Frustrated in 1920s Auckland by limited access for women to sports grounds and facilities dominated by men, the local YWCA started fundraising. It was so successful that it was able to outbid men’s sports groups, gaining control of a 6-hectare sports ground. Men took a back seat, admitted only ‘as far as space would permit’.1
There was an explosion of sporting activity amongst less privileged working girls and women after the First World War. Often organised by the YWCA (Young Women’s Christian Association), company-based teams competed with each other locally and nationally. YWCA buildings started to include gyms for female members and promote fitness classes for women.
Decision-making and coaching
Men often dominated decision-making in women’s sports. When a player proposed in 1908 that officers of the New Zealand Women’s Hockey Association should be female, the suggestion was ridiculed. A century later, women continued to be under-represented at decision-making levels in many sports. A breakthrough occurred in 2016 when Farah Palmer, former women’s rugby captain, became the first woman elected to the New Zealand Rugby Board (NZR).
A 2007 study of gender and sport found that of the 328 people serving on national sports boards ithat year, 87 (27%) were women. There had been no change in the gender balance of national sports boards since the mid-1990s. In 2011, 65% of New Zealand Olympic sport boards reached the 20% female-membership threshold of the International Olympic Committee (IOC) (compared to 52% of boards in 2007), while 13% of the boards had no women (22% in 2007). By 2015 the New Zealand Olympic Committee’s efforts to involve women as sports managers and team members were recognised at the IOC’s annual Women in Sport awards. The World Trophy Award recognised, among other things, the development of a women coaches’ network and the profiling of successful women athletes as role models for girls.
Blokes and sheep
When a New Zealand encyclopedia was published in 1984, it showed 156 photographs of men, including 15 of individual All Blacks (plus a group photo), 19 of sheep, and only 16 of women. By then, this ‘rugby, racing and beer’ approach was past its use-by date, but for decades it had been the public face of New Zealand culture.

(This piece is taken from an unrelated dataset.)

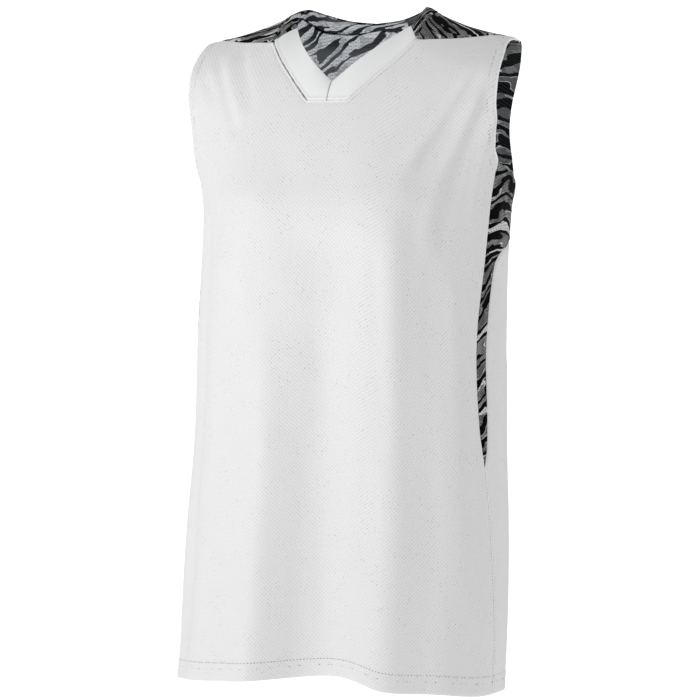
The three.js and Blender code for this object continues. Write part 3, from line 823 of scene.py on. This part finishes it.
def knit_white_inside(wire, uv):
    across, along = uv_parts(wire, uv)
    hole = holes(across, along, 0.0038, 0.0038, 1.0)
    # Painted shade in the holes: each hole is darkened towards grey 170.
    colour = (hole * 0.6).mix(grey(222, 1), grey(170, 1))
    rough = 0.8 + hole * 0.1
    height = hole * -0.00018 + ribs(along, 0.0011) * 0.00005
    return colour, rough, height


def band_white(wire, uv):
    across, along = uv_parts(wire, uv)
    neck, armhole, seam = from_edges(wire)
    place = wire.node("ShaderNodeTexCoord", output=3)
    from_middle = wire.node("ShaderNodeSeparateXYZ", None, {0: place}, output=0)
    fine = noise(wire, uv, 1100.0)
    rib = ribs(across, 0.0013)
    cloth = (rib * 0.4 + fine * 0.3).mix(grey(240, 1), grey(246, 1))
    # Painted shade in the neck seam: grey 84 along the seam, broken by noise, strong on the wearer's
    # right of the V and faint elsewhere, and a line of painted shade at the mitre in the middle. The
    # same mask also sinks the bump there.
    seam_shade_strength = noise(wire, uv, 160.0).step(0.38, 0.56) * 0.45 + 0.5
    seam_shade_strength = seam_shade_strength * (from_middle.step(-0.0195, -0.0225) * 0.88 + 0.12)
    mitre_groove_and_shade = from_middle.math("ABSOLUTE").step(0.0008, 0.0003) * 0.6
    seam_groove_and_shade = (neck.step(0.0012, 0.0005) * seam_shade_strength).math("MAXIMUM", mitre_groove_and_shade)
    colour = seam_groove_and_shade.mix(cloth, grey(84, 2))
    rough = 0.66 + fine * 0.14
    height = rib * 0.00003 + fine * 0.00004 + seam_groove_and_shade * -0.0002
    return colour, rough, height


def print_strokes(wire, uv):
    """Slanting torn strokes: how black, how pale and how much of a fine vein each place is."""
    turned = wire.node(
        "ShaderNodeMapping", {"vector_type": "TEXTURE"},
        {"Vector": uv, "Rotation": (0, 0, math.radians(27)), "Scale": (0.034, 0.0125, 1.0)},
    )
    moved = wire.node("ShaderNodeMapping", None, {"Vector": turned, "Location": (7.3, 2.9, 4.1)})
    across = wire.node("ShaderNodeSeparateXYZ", None, {0: turned}, output=1)
    wander = noise(wire, turned, 0.55, 2.5) - 0.5
    torn = noise(wire, turned, 0.95, 1.5, 0.4) - 0.5
    light = noise(wire, moved, 0.8, 1.5, 0.4) - 0.5
    phase = across + wander * 3.6
    wave = (phase * (2 * math.pi)).math("COSINE") + torn * 4.2
    pale_wave = (phase * math.pi + 1.1).math("COSINE") + light * 5.0
    black = wave.step(0.1, 0.24)
    pale = pale_wave.step(1.1, 1.3)
    vein = (wave + 0.22).math("ABSOLUTE").step(0.15, 0.06) * light.step(-0.04, 0.02)
    return black, pale, vein


def mesh_rows(across, along):
    """Columns of small holes in the printed mesh: 1 in a hole."""
    return holes(across, along, 0.0056, 0.0036, 0.9)


def mesh_printed(wire, uv):
    across, along = uv_parts(wire, uv)
    black, pale, vein = print_strokes(wire, uv)
    hole = mesh_rows(across, along)
    ground = noise(wire, uv, 60.0).step(0.35, 0.65).mix(grey(98, 1), grey(142, 1))
    ground = pale.mix(ground, grey(214, 2))
    ground = (vein * 0.9).mix(ground, grey(236, 2))
    colour = black.mix(ground, grey(6, 1))
    # Painted shade in the holes: each hole is darkened towards a darker grey of the print around it.
    behind = black.mix(pale.mix(grey(52, 1), grey(90, 1)), grey(20, 1))
    colour = (hole * 0.8).mix(colour, behind)
    fine = noise(wire, uv, 900.0)
    rough = 0.68 + fine * 0.12
    height = hole * -0.0003 + fine * 0.00005 + ribs(across, 0.0028) * 0.00012
    return colour, rough, height


def mesh_printed_inside(wire, uv):
    across, along = uv_parts(wire, uv)
    black, pale, vein = print_strokes(wire, uv)
    hole = mesh_rows(across, along)
    neck, armhole, seam = from_edges(wire)
    # Darker within 30 to 60 mm of the armhole: a grey 92 ground, black strokes and greyer pale
    # patches.
    near_armhole = armhole.step(0.06, 0.03)
    ground = near_armhole.mix(grey(236, 8), grey(92, 1))
    ground = (noise(wire, uv, 75.0).step(0.5, 0.6) * 0.55).mix(ground, grey(150, 6))
    stroke = neck.step(0.024, 0.01).mix(grey(92, 6), grey(44, 3))
    stroke = near_armhole.mix(stroke, grey(10, 1))
    patch = near_armhole.mix(grey(246, 6), grey(185, 2))
    colour = pale.mix(ground, patch)
    colour = black.mix(colour, stroke)
    colour = (vein * 0.9).mix(colour, grey(250, 4))
    # Painted shade in the holes, darkened towards grey 124 outside the black strokes; the rib columns
    # are darker stripes of the knit.
    rows = ribs(along, 0.0036) * 0.35 * (1 - black * 0.7)
    colour = (hole * (1 - black) * 0.4 + rows).mix(colour, grey(124, 6))
    fine = noise(wire, uv, 900.0)
    rough = 0.78 + fine * 0.1
    height = hole * -0.00025 + ribs(across, 0.0028) * 0.0001
    return colour, rough, height


def thread(level):
    def coloured(wire, uv):
        place = wire.node("ShaderNodeTexCoord", output=3)
        twist = noise(wire, place, 2500.0)
        return twist.mix(grey(level - 8), grey(level + 6)), 0.6 + twist * 0.2, twist * 0.00004
    return coloured


white_knit = finish("white micro-mesh knit", knit_white)
white_knit_inside = finish("white knit, inside", knit_white_inside)
white_band = finish("white neckband rib", band_white)
printed_mesh = finish("printed mesh", mesh_printed, specular=0.02)
# The inside of the print glows with painted light, standing in for light through the thin cloth.
printed_mesh_inside = finish("printed mesh, inside", mesh_printed_inside, specular=0.02, glow=0.22)
white_thread = finish("white thread", thread(232))
black_thread = finish("black thread", thread(34))
# Painted shade: the dark dots between stitches, on white cloth and on the print.
white_stitch_shade = finish("painted stitch shade on white", thread(96))
black_stitch_shade = finish("painted stitch shade on print", thread(14))


# The sewn pieces.

CLOTH = 1.1
BAND = 1.8

front = joined(place(front_body, on_body, 0), place(front_chest, on_shoulder, 0))
front_cloth = cloth_piece(
    "front_cloth", [dressed(front)], CLOTH, white_knit, white_knit_inside,
    "front_panel",
)
back_cloth = cloth_piece(
    "back_cloth", [dressed(place(back_patch(), on_body, 0))], CLOTH, white_knit,
    white_knit_inside, "back_panel",
)
yoke = dressed(joined(place(yoke_body, on_body, 0), place(yoke_back, on_shoulder, 0)))
yoke_cloth = cloth_piece(
    "yoke_cloth", [yoke, strap_patch(1, yoke), strap_patch(-1, yoke)], CLOTH, printed_mesh,
    printed_mesh_inside, "back_yoke",
)
side_cloths = [
    cloth_piece(
        f"side_cloth_{name}", [dressed(place(side_body, on_body, side))], CLOTH, printed_mesh,
        printed_mesh_inside, f"side_panel_{name}",
    )
    for name, side in (("left", 1), ("right", -1))
]
turn = len(neck_front)
bands = [
    cloth_piece(
        f"band_front_{name}", [dressed(collar_patch(side, 0, turn))], BAND, white_band,
        white_band, f"collar_front_{name}",
    )
    for name, side in (("left", 1), ("right", -1))
]
right_half = collar_patch(-1, turn - 1, None)
back_half = np.concatenate([right_half, collar_patch(1, turn - 1, None)[:, :, -2::-1]], axis=2)
bands.append(
    cloth_piece(
        "band_back", [dressed(back_half)], BAND, printed_mesh, printed_mesh_inside,
        "collar_back",
    )
)


# Stitching.

def beside(line, surface, distance, moves=4):
    """A line moved sideways over the cloth: to its left, seen along it from outside."""
    for _ in range(moves):
        points, normals = on_cloth(surface, line)
        inward = np.cross(normals, unit(np.gradient(points, axis=0))) * (distance / moves)
        a, b = slopes_of(surface, line)
        aa, ab, bb = (a * a).sum(-1), (a * b).sum(-1), (b * b).sum(-1)
        at_a, at_b = (a * inward).sum(-1), (b * inward).sum(-1)
        scale = aa * bb - ab * ab
        shift = np.stack([at_a * bb - at_b * ab, at_b * aa - at_a * ab], -1) / scale[:, None]
        line = line + shift
    return line


STITCH = 2.2
STITCH_PITCH = 3.3
STITCH_RADIUS = 0.36
STITCH_SHADE_DOT = 0.55


def stitch_row(bm, surface, line):
    """Stitches at even steps along a line on the cloth, with a flat dark dot after each where the
    thread goes down, its darkness painted shade.
    """
    points, normals = on_cloth(surface, line)
    distance = away(points)
    run = np.concatenate([[0], np.cumsum(np.linalg.norm(np.diff(points, axis=0), axis=1))])
    points = points + normals * relief(distance, run)[:, None]
    for at in np.arange(STITCH_PITCH / 2, run[-1], STITCH_PITCH / 2):
        middle, ahead, normal = (
            Vector([np.interp(place, run, column) for column in grid.T])
            for place, grid in ((at, points), (at + 1, points), (at, normals))
        )
        ahead -= middle
        if ahead.length < 0.1:
            continue
        ahead.normalize()
        normal.normalize()
        side = normal.cross(ahead).normalized()
        # Every other place is a flat dark dot of painted shade where the thread goes down, in place
        # of a stitch.
        is_shade_dot = round(at / (STITCH_PITCH / 2)) % 2 == 0
        flat = STITCH_SHADE_DOT, STITCH_SHADE_DOT * 0.8, 0.12, 1
        size = Matrix.Diagonal(flat if is_shade_dot else (STITCH / 2, STITCH_RADIUS, STITCH_RADIUS, 1))
        lift = Matrix.Translation(normal * (0.02 if is_shade_dot else 0.12))
        turn = Matrix((ahead, side, normal)).transposed().to_4x4()
        where = Matrix.Scale(MM, 4) @ Matrix.Translation(middle) @ lift @ turn @ size
        made = bmesh.ops.create_icosphere(bm, subdivisions=1, radius=1, matrix=where)
        for face in {face for vert in made["verts"] for face in vert.link_faces}:
            face.material_index = int(is_shade_dot)


def stitching(name, rows, materials):
    """One piece of stitching from its rows, each a surface and a line on it."""
    bm = bmesh.new()
    for surface, line in rows:
        stitch_row(bm, surface, line)
    bmesh.ops.recalc_face_normals(bm, faces=bm.faces)
    for face in bm.faces:
        face.smooth = True
    mesh = bpy.data.meshes.new(name)
    bm.to_mesh(mesh)
    bm.free()
    for material in materials:
        mesh.materials.append(material)
    piece = bpy.data.objects.new(name, mesh)
    bpy.context.scene.collection.objects.link(piece)
    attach(piece, "root")
    return piece


def both_sides(surface, line, distance):
    """The same row on both sides of the garment."""
    return [
        (surface, beside(line, surface, distance)),
        (surface, beside(mirrored(line)[::-1], surface, distance)),
    ]


on_white = white_thread, white_stitch_shade
on_print = black_thread, black_stitch_shade
hem_stitching = stitching(
    "hem_stitching", [(on_body, hem_places + (0, row)) for row in HEM_ROWS], on_white
)
armhole_stitching = stitching(
    "armhole_stitching", both_sides(on_shoulder, armhole_front, ARMHOLE_ROW), on_white,
)
armhole_print_stitching = stitching(
    "armhole_print_stitching",
    both_sides(on_shoulder, armhole_back[::-1], ARMHOLE_ROW)
    + both_sides(on_shoulder, armhole_top[::-1], ARMHOLE_ROW)
    + both_sides(on_body, armhole_foot[::-1], ARMHOLE_ROW),
    on_print,
)
neck_stitching = stitching(
    "neck_stitching", both_sides(on_shoulder, neck_front[::-1], SEAM_ROW), on_white
)
side_stitching = stitching(
    "side_stitching", both_sides(on_body, side_seam, 1.4), on_white
)


# The sheets' cuts.

def cut_size(piece):
    """The width, length and area of a piece's cloth laid flat, from its lengths along the cloth."""
    uv = np.empty(len(piece.data.loops) * 2)
    piece.data.uv_layers["cloth"].data.foreach_get("uv", uv)
    span = np.ptp(uv.reshape(-1, 2), axis=0)
    area = sum(face.area for face in piece.data.polygons)
    return span, area


for piece in (front_cloth, back_cloth, yoke_cloth, *side_cloths, *bands):
    span, area = cut_size(piece)
    print(piece.name, [round(float(s), 4) for s in span], round(area, 4), len(piece.data.polygons))


# Stage, light and camera.

BACKDROP_GLOW = -1.27, 3.5, -0.33


def studio_white(wire):
    """Pale on the floor, with a soft white glow on the backdrop behind the garment."""
    place = wire.node("ShaderNodeTexCoord", output=3)
    inputs = {0: place, 1: BACKDROP_GLOW}
    far = wire.node("ShaderNodeVectorMath", {"operation": "DISTANCE"}, inputs, output=1)
    return far.step(2.6, 1.3).mix(grey(205), grey(255))


def studio_stage():
    """A pale floor that curves up into a backdrop."""
    bm = bmesh.new()
    bmesh.ops.create_grid(bm, x_segments=24, y_segments=24, size=6)
    floor, start, radius = -1.35, 2.2, 1.6
    for vert in bm.verts:
        past = vert.co.y - start
        vert.co.z = floor
        if past > 0:
            turn = min(past / radius, math.pi / 2)
            vert.co.y = start + radius * math.sin(turn)
            vert.co.z = floor + radius * (1 - math.cos(turn)) + max(0, past - radius * turn) * 1.6
    for face in bm.faces:
        face.smooth = True
    mesh = bpy.data.meshes.new("studio_floor")
    bm.to_mesh(mesh)
    bm.free()
    material = bpy.data.materials.new("studio white")
    material.use_nodes = True
    shader = material.node_tree.nodes["Principled BSDF"]
    shader.inputs["Base Color"].default_value = (0.85, 0.85, 0.85, 1)
    shader.inputs["Roughness"].default_value = 0.9
    glow = studio_white(Wire(material.node_tree))
    material.node_tree.links.new(glow.socket, shader.inputs["Emission Color"])
    shader.inputs["Emission Strength"].default_value = 0.6
    mesh.materials.append(material)
    floor = bpy.data.objects.new("studio_floor", mesh)
    bpy.context.scene.collection.objects.link(floor)


def soft_light(name, place, target, power, size):
    light = bpy.data.lights.new(name, "AREA")
    light.energy, light.size, light.shape = power, size, "DISK"
    lamp = bpy.data.objects.new(name, light)
    lamp.location = place
    lamp.rotation_euler = (Vector(target) - Vector(place)).to_track_quat("-Z", "Y").to_euler()
    bpy.context.scene.collection.objects.link(lamp)


studio_stage()
soft_light("key", (-0.64, -1.13, -0.14), (0, 0, -0.27), 5.5, 0.9)

world = bpy.data.worlds.new("studio")
bpy.context.scene.world = world
world.use_nodes = True
world.node_tree.nodes["Background"].inputs["Color"].default_value = (1, 1, 1, 1)
world.node_tree.nodes["Background"].inputs["Strength"].default_value = 0.605
bpy.context.scene.view_settings.view_transform = "Standard"

CAMERA_TURN = math.radians(20)
CAMERA_ROLL = math.radians(1.1)
CAMERA_AWAY = 2.8
camera_data = bpy.data.cameras.new("camera")
camera = bpy.data.objects.new("camera", camera_data)
bpy.context.scene.collection.objects.link(camera)
back = Vector((math.sin(CAMERA_TURN), -math.cos(CAMERA_TURN), 0))
across = Vector((math.cos(CAMERA_TURN), math.sin(CAMERA_TURN), 0))
up = Vector((0, 0, 1))
rolled = (
    across * math.cos(CAMERA_ROLL) + up * math.sin(CAMERA_ROLL),
    up * math.cos(CAMERA_ROLL) - across * math.sin(CAMERA_ROLL),
    back,
)
camera.matrix_world = (
    Matrix.Translation(Vector((0, 0, -0.33)) + back * CAMERA_AWAY)
    @ Matrix(rolled).transposed().to_4x4()
)
camera_data.lens, camera_data.sensor_width = 144, 36
camera_data.shift_x, camera_data.shift_y = -4 / 700, -3 / 700
bpy.context.scene.camera = camera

Netball is a sport which developed out of basketball in the late 1950s. In New Zealand women are 95% of all the players and all of the coaches. It is the most popular of all team sports played by girls and women. The international success of the Silver Ferns (the national New Zealand netball team), keen regional competition between elite teams and high levels of participation by women in club netball has ensured significant commercial sponsorship, high levels of spectator and television interest, and decision-making by women players and coaches. Involvement in on the board of Netball New Zealand has been a route for some women into sports leadership in other fields.
Sportswomen have been far less visible than sportsmen. When the numbers playing are taken into account, the space and time given to women’s sports in newspapers, radio and television has been far less than that given to men’s sport.
Three decades of research in New Zealand showed male sports players receive on average 80% of media coverage, females less than 10%. While the Black Ferns (the national women’s rugby team has been very successful internationally), they still have less status, lower funding and much less media attention than the all-male All Blacks team. Women cricket players also receive much less financial support and media attention than male players, although their situation improved when the women’s and men’s cricket associations merged in 1992.
While women were initially seen as lacking the strength and endurance needed for athletic completion, by the late 20th century they were engaging in a full range of track and field events, including marathons. Some of New Zealand’s most successful athletes in the late 20th century were women distance runners like Lorraine Moller, Anne Audain and Allison Roe. By the early 21st century, Beatrice Faumuina and Valerie Adams had established themselves as stars in international throwing events like discus and shotput.
In the early 21st century the limited coverage for women was heavily skewed in favour of these elite female athletes, with mid-level players were often ignored or marginalised.